What needs to be done -> Check each line of the records below for the string "this", then state how many lines contain it, with no other output.

(Data items)
________

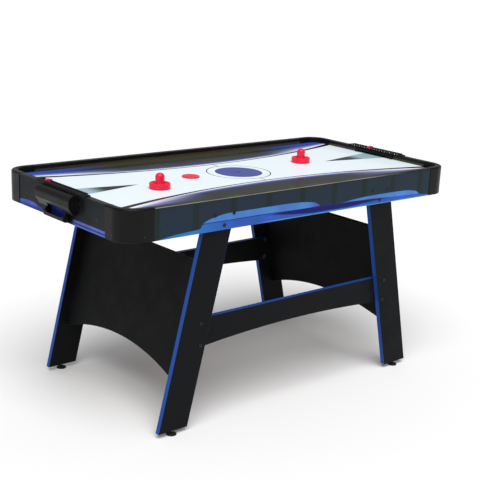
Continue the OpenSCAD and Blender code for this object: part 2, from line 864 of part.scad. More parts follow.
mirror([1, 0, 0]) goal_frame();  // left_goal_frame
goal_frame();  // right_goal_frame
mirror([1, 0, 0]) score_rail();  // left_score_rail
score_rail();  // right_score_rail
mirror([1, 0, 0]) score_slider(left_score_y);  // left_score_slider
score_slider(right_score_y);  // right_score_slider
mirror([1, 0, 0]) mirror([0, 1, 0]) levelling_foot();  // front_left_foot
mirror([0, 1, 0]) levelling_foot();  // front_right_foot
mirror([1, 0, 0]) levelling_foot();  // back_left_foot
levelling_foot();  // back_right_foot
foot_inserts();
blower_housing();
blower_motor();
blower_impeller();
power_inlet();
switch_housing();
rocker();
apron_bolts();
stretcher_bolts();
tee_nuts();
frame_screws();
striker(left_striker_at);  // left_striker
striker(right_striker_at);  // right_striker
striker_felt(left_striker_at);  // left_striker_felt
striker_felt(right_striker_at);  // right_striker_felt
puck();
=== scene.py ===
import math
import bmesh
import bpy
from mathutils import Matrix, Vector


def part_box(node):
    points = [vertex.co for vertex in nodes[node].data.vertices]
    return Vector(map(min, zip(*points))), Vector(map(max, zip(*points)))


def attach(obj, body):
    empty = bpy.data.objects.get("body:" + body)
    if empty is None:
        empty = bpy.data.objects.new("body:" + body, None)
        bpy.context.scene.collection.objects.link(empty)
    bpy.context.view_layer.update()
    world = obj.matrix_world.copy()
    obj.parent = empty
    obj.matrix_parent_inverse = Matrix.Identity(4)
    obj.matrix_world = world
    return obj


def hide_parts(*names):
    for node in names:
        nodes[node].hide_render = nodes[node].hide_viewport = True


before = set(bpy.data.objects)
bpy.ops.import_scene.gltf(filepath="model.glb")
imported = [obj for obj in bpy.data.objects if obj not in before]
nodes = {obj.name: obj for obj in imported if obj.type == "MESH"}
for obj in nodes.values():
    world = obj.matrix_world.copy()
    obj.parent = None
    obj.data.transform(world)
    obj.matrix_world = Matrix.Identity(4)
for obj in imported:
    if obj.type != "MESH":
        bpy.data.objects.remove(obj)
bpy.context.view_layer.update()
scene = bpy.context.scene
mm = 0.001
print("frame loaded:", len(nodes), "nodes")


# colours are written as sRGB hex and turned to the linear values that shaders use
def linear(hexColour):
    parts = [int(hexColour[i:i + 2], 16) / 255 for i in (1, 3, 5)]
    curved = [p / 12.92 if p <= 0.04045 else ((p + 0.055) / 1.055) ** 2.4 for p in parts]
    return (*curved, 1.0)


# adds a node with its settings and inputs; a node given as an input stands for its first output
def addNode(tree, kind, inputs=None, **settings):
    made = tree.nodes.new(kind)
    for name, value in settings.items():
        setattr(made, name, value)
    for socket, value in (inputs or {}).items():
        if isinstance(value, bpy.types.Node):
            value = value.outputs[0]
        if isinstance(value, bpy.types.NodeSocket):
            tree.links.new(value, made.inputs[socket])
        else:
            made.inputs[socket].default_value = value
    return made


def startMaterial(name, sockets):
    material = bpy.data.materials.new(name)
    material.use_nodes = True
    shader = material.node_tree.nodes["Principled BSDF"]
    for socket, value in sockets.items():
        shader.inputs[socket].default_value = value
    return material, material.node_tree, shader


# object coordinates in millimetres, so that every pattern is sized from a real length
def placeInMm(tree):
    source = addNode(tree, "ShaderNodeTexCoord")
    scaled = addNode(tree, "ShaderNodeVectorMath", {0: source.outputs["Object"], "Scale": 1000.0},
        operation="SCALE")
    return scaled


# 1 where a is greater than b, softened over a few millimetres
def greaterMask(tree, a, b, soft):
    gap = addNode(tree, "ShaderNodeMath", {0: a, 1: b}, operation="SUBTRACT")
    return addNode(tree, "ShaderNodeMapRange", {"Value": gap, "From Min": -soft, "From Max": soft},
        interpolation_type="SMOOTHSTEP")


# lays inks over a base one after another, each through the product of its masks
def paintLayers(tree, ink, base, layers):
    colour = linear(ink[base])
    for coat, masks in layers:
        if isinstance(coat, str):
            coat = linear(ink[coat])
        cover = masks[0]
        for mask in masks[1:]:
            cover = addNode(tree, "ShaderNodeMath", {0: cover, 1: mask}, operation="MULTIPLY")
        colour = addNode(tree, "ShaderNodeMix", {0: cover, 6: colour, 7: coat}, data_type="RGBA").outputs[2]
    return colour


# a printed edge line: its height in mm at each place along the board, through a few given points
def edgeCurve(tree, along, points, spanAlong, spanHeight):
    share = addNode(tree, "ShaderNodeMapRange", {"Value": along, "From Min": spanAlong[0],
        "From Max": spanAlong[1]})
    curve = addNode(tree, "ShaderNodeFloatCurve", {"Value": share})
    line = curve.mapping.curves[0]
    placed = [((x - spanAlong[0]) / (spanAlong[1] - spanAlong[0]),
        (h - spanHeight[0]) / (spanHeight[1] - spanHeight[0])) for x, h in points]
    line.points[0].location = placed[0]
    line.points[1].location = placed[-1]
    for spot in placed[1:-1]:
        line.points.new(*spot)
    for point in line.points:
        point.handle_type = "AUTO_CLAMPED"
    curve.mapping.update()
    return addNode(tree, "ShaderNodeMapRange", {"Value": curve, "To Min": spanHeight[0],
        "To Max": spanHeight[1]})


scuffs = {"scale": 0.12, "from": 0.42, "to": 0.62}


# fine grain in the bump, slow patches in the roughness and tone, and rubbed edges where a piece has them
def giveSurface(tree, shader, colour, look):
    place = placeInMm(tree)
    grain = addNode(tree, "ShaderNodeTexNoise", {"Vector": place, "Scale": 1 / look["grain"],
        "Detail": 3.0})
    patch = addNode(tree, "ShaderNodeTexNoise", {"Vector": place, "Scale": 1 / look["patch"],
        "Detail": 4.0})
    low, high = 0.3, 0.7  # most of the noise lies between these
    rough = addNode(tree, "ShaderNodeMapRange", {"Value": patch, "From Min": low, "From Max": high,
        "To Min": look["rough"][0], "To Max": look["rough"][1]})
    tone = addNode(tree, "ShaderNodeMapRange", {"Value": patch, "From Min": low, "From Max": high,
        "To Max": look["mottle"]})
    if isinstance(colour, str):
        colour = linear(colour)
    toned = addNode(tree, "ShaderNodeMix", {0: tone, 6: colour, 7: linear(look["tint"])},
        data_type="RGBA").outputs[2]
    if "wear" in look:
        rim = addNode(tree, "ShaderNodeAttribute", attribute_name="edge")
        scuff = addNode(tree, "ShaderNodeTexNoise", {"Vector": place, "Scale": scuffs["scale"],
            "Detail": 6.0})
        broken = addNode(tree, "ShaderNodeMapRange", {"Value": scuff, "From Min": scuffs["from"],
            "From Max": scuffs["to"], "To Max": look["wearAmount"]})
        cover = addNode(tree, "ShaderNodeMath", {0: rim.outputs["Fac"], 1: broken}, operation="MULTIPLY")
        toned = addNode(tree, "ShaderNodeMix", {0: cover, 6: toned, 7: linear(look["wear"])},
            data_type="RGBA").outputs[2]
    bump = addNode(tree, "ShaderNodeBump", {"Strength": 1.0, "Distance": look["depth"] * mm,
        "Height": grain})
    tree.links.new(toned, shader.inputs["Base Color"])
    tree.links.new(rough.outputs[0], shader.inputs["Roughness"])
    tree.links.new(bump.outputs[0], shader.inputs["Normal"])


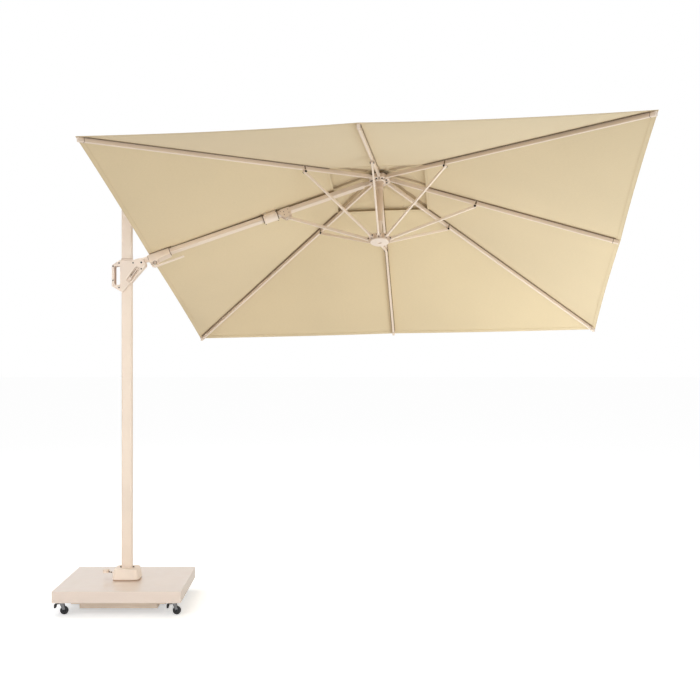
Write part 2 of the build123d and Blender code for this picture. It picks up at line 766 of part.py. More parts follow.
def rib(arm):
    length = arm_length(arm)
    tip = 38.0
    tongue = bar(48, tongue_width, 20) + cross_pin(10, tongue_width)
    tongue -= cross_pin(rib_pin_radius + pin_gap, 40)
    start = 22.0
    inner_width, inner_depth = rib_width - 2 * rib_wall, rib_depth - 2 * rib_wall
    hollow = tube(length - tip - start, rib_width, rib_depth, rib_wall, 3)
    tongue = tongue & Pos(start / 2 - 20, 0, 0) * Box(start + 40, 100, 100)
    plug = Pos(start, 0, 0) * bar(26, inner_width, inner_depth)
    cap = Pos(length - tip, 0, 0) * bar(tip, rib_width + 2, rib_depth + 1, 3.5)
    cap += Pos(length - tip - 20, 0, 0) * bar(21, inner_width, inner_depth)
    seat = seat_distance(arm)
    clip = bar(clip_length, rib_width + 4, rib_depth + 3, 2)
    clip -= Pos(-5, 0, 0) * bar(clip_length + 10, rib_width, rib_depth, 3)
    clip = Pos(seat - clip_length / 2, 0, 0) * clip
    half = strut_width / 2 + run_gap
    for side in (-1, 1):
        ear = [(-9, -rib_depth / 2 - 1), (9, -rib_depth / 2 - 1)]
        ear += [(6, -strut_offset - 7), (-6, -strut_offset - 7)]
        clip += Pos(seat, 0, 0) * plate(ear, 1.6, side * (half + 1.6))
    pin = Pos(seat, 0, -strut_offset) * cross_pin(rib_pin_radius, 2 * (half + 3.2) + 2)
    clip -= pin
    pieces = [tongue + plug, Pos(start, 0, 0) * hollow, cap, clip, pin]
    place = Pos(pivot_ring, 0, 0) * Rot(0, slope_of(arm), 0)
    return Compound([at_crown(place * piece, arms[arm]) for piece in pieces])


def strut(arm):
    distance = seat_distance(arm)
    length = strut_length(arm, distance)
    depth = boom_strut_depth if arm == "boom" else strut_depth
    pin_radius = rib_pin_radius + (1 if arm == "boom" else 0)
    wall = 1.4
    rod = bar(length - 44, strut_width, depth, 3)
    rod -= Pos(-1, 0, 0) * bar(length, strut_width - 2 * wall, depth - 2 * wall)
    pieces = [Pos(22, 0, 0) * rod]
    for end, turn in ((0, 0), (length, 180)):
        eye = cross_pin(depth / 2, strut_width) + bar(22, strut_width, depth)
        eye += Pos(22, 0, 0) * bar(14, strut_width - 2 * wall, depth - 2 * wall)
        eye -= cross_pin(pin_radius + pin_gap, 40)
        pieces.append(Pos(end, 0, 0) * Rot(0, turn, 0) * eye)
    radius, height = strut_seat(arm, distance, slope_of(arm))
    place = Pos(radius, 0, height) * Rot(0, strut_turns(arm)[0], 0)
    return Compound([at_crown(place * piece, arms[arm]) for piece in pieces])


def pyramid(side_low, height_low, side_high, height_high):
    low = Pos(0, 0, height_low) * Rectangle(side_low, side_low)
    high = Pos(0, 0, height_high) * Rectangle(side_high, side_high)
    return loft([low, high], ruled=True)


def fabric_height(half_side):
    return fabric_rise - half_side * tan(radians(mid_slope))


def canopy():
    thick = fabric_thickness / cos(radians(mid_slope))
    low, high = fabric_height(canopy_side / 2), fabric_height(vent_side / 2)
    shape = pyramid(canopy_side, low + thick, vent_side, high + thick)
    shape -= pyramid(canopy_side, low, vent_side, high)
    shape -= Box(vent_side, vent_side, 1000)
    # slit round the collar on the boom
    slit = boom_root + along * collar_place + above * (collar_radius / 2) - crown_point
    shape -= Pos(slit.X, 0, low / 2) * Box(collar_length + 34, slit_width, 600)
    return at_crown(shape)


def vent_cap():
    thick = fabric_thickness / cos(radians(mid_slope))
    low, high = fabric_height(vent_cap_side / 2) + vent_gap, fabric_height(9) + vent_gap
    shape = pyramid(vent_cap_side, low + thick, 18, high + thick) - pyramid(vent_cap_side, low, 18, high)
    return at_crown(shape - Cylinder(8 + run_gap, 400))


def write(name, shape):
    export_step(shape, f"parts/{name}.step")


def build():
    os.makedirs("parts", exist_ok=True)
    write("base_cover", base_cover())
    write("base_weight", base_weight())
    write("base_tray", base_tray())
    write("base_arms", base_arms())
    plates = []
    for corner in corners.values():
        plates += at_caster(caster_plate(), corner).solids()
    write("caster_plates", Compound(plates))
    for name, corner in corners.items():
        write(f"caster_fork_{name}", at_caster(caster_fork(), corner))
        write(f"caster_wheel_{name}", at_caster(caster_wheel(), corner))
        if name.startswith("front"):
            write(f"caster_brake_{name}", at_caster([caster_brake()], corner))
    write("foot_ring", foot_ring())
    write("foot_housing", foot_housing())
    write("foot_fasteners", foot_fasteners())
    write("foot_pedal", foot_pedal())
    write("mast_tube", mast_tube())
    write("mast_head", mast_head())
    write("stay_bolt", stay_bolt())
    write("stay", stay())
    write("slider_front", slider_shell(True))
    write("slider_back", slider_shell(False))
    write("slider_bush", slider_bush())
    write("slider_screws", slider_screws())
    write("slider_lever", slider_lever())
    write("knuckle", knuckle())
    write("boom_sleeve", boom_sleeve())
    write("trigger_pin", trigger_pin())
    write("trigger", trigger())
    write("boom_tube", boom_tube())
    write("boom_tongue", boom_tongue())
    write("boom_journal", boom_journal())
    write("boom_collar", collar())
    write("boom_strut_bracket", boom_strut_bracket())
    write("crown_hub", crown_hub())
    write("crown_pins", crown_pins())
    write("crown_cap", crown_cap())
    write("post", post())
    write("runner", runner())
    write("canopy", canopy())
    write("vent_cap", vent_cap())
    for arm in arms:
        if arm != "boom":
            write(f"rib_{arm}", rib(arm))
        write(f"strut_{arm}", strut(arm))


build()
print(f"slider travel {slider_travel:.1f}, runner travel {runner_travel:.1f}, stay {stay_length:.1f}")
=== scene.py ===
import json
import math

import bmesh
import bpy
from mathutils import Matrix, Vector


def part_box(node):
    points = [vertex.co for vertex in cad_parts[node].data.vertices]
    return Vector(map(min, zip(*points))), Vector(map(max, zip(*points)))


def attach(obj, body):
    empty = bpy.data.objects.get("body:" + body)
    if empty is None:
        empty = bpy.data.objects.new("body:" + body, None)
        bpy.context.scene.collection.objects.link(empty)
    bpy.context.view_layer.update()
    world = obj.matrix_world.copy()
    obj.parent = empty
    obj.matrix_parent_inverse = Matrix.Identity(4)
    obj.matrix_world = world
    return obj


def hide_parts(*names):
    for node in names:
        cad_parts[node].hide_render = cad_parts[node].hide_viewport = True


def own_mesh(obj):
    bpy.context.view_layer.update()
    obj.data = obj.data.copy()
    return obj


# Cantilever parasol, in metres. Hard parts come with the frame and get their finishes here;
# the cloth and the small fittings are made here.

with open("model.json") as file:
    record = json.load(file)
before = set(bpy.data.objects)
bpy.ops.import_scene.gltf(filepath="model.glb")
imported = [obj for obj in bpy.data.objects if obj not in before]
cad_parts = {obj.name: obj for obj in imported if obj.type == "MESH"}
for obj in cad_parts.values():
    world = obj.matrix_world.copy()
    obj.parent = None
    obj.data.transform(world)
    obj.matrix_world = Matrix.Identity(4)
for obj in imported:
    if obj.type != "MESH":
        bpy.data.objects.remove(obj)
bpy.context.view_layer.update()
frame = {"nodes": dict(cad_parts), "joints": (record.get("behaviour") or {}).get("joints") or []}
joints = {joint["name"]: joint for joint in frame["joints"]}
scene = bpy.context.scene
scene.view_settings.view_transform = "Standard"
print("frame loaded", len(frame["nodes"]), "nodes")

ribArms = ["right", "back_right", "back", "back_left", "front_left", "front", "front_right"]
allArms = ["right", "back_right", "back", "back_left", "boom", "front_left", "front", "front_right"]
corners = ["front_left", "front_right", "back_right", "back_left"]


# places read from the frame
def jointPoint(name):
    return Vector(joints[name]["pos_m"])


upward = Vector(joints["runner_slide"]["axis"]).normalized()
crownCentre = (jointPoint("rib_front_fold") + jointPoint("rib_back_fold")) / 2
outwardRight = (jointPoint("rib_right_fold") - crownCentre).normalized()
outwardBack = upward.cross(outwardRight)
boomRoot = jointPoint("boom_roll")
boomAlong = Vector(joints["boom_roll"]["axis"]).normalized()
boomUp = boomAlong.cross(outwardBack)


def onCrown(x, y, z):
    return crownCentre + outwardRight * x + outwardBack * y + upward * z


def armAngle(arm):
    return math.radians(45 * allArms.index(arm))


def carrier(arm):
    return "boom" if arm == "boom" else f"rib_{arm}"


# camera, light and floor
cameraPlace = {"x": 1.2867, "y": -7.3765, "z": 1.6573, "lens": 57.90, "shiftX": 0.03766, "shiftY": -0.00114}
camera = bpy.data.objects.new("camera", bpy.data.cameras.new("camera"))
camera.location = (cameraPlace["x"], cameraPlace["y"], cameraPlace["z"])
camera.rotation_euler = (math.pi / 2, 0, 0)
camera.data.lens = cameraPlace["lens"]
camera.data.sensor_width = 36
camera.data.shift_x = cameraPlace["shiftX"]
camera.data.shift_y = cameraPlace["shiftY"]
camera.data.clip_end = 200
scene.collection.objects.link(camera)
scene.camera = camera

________

Solution -> 2